_What the exercise asks:_ Only the lines between the line with "Write the three.js" and the line with "---- Driving dimensions", together with those two lines themselves, are to be copied exactly.

_Excerpted records:_
****

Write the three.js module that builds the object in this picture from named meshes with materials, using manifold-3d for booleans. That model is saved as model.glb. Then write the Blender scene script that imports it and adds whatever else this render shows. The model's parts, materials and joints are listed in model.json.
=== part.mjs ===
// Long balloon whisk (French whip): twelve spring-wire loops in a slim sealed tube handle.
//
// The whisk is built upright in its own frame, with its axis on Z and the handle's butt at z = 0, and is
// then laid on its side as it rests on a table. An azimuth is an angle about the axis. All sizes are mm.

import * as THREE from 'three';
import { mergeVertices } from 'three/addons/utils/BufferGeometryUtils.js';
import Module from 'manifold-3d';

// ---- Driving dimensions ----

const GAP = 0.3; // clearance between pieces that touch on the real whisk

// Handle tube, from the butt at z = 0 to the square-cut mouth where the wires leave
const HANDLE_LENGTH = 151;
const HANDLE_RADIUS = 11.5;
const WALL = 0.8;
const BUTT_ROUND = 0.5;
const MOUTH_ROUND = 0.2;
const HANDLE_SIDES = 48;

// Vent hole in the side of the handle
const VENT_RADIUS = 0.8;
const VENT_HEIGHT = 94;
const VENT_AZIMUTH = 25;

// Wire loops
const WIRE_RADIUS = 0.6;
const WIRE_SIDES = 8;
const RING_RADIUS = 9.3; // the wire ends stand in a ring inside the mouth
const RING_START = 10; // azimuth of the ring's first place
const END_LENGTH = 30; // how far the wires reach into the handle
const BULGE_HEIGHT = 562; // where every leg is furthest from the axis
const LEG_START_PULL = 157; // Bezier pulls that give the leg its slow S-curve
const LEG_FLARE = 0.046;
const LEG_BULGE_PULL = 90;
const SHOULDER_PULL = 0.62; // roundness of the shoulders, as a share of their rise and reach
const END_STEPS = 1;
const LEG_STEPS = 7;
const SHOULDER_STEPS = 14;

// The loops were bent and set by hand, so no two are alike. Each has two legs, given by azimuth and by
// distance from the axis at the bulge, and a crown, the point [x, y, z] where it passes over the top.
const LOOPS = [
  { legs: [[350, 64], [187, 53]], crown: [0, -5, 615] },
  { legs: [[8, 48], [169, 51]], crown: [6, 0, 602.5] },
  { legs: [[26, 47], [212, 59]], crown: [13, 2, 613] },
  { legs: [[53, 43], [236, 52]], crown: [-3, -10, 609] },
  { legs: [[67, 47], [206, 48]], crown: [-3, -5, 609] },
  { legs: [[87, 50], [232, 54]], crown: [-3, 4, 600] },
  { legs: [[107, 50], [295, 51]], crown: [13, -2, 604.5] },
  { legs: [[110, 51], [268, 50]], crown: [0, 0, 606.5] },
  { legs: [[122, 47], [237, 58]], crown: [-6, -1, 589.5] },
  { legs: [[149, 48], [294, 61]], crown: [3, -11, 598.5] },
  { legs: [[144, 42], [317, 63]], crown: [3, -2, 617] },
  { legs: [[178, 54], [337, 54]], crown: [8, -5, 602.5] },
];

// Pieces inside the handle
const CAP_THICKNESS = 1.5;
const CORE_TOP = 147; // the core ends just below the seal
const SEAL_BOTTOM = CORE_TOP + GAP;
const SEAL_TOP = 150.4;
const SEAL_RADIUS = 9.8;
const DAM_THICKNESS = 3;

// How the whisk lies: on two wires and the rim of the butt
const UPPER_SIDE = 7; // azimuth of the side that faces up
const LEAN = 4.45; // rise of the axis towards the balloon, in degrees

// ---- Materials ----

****

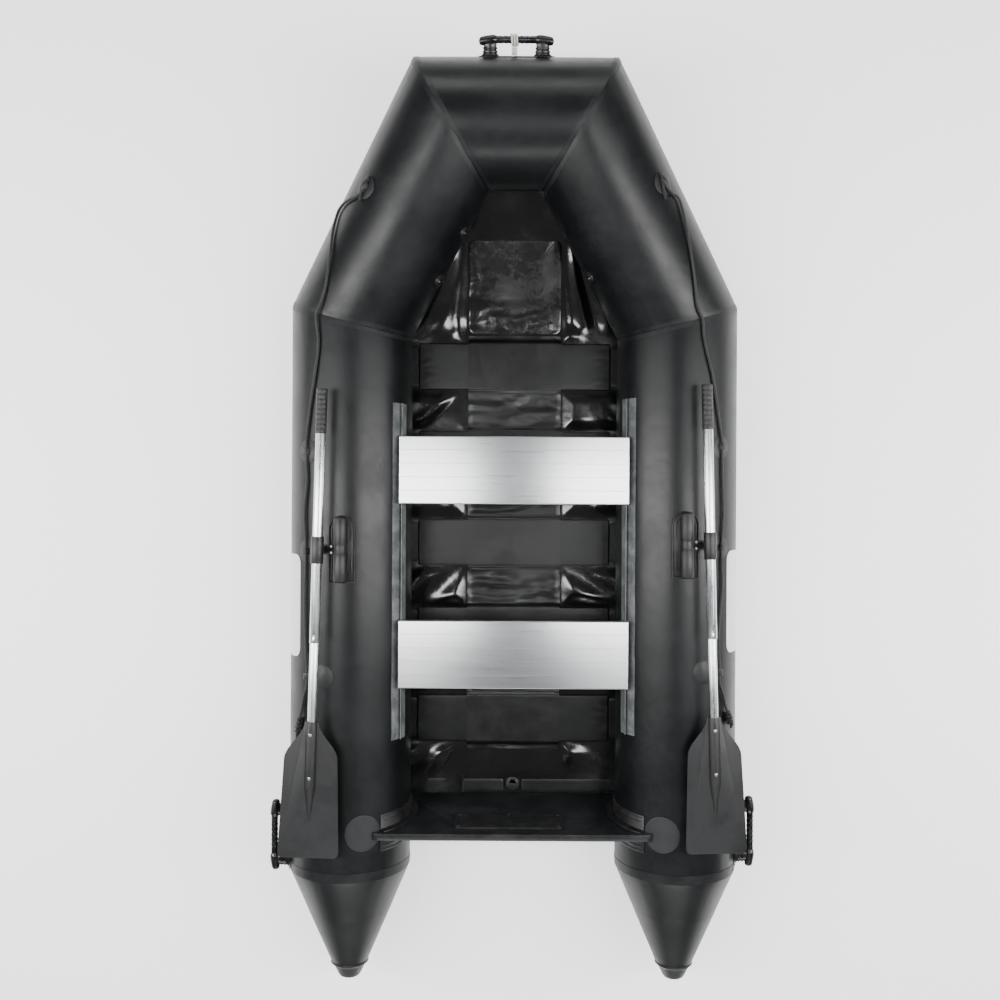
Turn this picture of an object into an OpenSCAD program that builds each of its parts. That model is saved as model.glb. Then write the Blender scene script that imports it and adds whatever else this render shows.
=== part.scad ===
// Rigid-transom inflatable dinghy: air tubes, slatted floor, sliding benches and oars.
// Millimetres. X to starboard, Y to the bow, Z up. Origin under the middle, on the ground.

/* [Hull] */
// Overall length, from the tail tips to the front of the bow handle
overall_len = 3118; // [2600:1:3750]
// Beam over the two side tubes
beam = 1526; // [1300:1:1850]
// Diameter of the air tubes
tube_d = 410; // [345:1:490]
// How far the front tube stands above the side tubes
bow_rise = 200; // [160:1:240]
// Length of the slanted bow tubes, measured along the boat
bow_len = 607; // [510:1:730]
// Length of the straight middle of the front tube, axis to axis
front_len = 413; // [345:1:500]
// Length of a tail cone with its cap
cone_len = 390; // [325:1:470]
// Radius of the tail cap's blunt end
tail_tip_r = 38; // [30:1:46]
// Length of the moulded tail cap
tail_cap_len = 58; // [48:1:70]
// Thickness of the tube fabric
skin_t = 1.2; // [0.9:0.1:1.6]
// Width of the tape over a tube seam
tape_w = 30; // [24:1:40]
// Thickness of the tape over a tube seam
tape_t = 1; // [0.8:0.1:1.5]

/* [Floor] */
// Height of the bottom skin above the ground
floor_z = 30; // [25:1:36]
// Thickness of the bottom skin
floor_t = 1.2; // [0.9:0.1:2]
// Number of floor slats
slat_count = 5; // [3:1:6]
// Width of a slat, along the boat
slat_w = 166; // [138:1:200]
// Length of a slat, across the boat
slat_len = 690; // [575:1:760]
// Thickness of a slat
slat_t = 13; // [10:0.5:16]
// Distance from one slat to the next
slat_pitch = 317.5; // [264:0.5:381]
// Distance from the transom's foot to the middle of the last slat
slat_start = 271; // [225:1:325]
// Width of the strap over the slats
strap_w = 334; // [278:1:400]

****

_Written response:_
Write the three.js module that builds the object in this picture from named meshes with materials, using manifold-3d for booleans. That model is saved as model.glb. Then write the Blender scene script that imports it and adds whatever else this render shows. The model's parts, materials and joints are listed in model.json.
=== part.mjs ===
// Long balloon whisk (French whip): twelve spring-wire loops in a slim sealed tube handle.
//
// The whisk is built upright in its own frame, with its axis on Z and the handle's butt at z = 0, and is
// then laid on its side as it rests on a table. An azimuth is an angle about the axis. All sizes are mm.

import * as THREE from 'three';
import { mergeVertices } from 'three/addons/utils/BufferGeometryUtils.js';
import Module from 'manifold-3d';

// ---- Driving dimensions ----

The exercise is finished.